Le porte-parole du gouvernement a dénoncé mercredi 27 février les grèves « qui ne sont pas justifiées » et qui auraient un « relent fortement politique ». Une allusion à peine voilée à la marche estudiantine de la veille, déclenchée par la Fesci, réputée proche de l’ancien président récemment libéré par la Cour pénale internationale, Laurent Gbagbo.

A mesure que la grève se poursuit et que le gouvernement communique, l’unité syndicale se fissure. « Il n’y a plus de cohésion entre les différents syndicats. Nous disons qu’il faut qu’il y ait un dialogue », affirme Ekoun Kouassi, secrétaire général du Syndicat national des enseignants du second degré de Côte d’Ivoire (Synesci). Ce syndicat a observé trois jours de grève à la fin du mois de janvier, mais il est aujourd’hui en discussion avec le gouvernement pour trouver une issue à la contestation sociale. « Le Synesci est inféodé au régime », accuse pour sa part Didier Yah Bi, de la Cofesci, qui voit dans cette action une manœuvre du gouvernement pour discréditer le reste du mouvement.

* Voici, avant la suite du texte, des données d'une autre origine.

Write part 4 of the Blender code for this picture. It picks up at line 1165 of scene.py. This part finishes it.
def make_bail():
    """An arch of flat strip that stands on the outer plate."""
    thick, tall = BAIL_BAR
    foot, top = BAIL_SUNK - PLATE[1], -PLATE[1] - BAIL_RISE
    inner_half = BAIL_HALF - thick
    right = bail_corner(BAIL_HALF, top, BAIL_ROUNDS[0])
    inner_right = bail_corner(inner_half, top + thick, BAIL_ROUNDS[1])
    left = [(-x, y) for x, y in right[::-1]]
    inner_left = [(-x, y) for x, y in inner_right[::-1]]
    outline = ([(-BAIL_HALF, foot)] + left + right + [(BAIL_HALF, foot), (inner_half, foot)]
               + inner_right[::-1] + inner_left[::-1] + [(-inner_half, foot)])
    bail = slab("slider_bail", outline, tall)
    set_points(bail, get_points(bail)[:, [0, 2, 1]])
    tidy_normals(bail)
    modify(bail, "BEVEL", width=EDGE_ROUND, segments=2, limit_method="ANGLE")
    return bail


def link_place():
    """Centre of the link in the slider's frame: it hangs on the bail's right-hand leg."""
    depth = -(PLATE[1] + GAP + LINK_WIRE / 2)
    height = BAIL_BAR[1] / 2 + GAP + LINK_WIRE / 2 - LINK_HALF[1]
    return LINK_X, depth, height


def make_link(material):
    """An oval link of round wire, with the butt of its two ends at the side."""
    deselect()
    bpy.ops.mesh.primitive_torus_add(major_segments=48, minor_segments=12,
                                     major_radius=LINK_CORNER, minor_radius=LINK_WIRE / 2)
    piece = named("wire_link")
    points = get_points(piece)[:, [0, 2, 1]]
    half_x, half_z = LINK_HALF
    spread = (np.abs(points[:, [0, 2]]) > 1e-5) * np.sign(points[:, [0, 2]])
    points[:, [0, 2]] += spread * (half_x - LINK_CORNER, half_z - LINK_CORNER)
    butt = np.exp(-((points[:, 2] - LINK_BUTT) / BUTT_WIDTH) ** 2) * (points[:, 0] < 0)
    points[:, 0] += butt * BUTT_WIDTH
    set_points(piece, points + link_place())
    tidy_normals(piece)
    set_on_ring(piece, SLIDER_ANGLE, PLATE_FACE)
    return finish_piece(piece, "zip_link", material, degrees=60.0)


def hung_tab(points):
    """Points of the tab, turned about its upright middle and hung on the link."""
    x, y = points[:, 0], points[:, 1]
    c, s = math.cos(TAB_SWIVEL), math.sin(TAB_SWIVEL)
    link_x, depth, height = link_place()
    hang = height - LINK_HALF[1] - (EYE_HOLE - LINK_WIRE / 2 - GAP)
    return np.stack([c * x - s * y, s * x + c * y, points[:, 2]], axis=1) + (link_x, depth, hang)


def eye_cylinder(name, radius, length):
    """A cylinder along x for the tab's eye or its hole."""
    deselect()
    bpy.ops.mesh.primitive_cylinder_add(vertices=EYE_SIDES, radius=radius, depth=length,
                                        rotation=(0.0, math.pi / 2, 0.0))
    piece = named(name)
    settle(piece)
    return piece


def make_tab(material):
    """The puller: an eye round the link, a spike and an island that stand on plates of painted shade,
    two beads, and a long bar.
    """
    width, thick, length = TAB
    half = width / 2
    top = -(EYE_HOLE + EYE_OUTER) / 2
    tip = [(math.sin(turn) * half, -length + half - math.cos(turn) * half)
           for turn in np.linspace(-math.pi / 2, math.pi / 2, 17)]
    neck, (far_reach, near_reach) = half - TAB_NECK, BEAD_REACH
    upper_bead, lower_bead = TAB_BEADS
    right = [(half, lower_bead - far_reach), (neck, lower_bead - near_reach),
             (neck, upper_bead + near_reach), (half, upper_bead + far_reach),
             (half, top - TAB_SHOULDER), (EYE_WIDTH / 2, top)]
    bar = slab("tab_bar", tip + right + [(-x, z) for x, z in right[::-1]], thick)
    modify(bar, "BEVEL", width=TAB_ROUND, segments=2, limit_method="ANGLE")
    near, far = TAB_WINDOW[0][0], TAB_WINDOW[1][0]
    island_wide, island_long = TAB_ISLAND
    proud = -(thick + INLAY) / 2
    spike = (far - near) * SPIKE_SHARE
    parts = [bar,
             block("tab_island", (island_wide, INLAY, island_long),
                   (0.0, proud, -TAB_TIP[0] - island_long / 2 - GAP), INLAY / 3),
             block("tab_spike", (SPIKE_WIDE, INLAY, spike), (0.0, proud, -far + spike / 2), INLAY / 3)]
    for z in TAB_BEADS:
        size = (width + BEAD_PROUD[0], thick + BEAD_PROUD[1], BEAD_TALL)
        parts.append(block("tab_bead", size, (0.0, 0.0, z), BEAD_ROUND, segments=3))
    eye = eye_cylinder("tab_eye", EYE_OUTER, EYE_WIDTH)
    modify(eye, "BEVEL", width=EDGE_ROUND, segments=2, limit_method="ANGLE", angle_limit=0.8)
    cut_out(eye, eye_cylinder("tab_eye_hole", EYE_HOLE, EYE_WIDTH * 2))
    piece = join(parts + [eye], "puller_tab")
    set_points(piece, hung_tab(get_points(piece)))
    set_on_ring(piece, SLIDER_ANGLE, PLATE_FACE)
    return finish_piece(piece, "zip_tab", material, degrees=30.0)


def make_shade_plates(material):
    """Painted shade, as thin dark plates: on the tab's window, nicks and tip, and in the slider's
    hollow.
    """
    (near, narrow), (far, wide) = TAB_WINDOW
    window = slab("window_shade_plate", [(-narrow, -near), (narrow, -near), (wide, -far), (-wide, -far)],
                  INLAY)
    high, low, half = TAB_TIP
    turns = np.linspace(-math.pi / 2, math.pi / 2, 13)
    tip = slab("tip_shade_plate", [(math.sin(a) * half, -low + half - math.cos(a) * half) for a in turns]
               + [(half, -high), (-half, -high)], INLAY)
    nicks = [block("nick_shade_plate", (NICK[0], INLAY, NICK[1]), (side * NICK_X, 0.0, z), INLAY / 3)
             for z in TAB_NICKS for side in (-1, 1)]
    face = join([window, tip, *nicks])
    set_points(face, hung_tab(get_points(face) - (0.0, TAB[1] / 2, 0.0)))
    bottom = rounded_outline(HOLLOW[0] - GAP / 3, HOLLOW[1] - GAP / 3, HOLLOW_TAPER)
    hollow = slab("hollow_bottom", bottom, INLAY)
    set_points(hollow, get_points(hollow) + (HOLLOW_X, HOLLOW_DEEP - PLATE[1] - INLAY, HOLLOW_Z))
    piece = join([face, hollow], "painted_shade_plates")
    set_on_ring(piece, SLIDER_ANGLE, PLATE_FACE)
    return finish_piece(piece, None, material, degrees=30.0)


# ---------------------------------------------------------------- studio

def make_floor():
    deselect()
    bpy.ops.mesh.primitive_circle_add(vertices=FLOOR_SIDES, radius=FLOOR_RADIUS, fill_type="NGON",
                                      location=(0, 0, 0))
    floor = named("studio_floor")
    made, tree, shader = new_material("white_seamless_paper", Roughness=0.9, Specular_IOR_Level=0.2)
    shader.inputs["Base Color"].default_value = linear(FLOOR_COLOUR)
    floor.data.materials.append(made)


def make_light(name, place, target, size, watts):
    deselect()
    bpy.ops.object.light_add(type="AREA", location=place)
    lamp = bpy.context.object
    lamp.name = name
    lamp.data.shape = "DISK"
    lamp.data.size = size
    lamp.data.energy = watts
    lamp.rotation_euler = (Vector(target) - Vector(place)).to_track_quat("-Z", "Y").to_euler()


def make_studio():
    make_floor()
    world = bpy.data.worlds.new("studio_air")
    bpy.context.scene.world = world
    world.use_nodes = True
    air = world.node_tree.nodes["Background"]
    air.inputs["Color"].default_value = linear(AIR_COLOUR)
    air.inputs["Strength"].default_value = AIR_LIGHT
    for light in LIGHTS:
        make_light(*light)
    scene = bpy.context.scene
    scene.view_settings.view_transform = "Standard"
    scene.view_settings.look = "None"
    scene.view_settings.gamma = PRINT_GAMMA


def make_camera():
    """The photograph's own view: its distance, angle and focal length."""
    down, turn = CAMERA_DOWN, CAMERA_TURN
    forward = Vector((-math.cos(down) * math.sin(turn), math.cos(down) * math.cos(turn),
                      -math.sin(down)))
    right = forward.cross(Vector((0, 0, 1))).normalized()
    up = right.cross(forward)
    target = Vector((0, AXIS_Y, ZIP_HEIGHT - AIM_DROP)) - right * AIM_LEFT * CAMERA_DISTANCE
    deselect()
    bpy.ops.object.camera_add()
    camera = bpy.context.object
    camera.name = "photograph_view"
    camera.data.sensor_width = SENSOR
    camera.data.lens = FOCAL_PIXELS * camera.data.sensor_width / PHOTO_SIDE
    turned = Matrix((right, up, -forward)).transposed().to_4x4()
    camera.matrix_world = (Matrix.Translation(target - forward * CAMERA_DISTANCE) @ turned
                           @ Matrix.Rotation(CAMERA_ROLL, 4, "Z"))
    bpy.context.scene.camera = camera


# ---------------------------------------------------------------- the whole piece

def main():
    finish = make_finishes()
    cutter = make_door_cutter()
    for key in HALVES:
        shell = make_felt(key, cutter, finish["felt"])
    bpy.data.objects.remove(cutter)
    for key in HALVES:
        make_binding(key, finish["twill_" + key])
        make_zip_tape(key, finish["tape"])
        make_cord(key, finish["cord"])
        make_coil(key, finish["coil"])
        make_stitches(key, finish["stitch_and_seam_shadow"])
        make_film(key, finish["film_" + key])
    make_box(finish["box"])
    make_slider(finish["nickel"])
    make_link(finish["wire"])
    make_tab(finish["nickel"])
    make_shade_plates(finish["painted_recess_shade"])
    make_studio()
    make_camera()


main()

Le bras de fer social est en train de prendre une tournure politique inquiétante. D’un côté, les grévistes « déterminés à aller jusqu’au bout », d’après le responsable de la Cosefci, appellent l’ensemble de la fonction publique à rejoindre le mouvement de grève. Et, de l’autre, le gouvernement, considérant que ces revendications ont déjà été traitées en 2017, en appelle aux parents d’élèves pour que ceux-ci fassent pression sur les grévistes afin que les cours reprennent.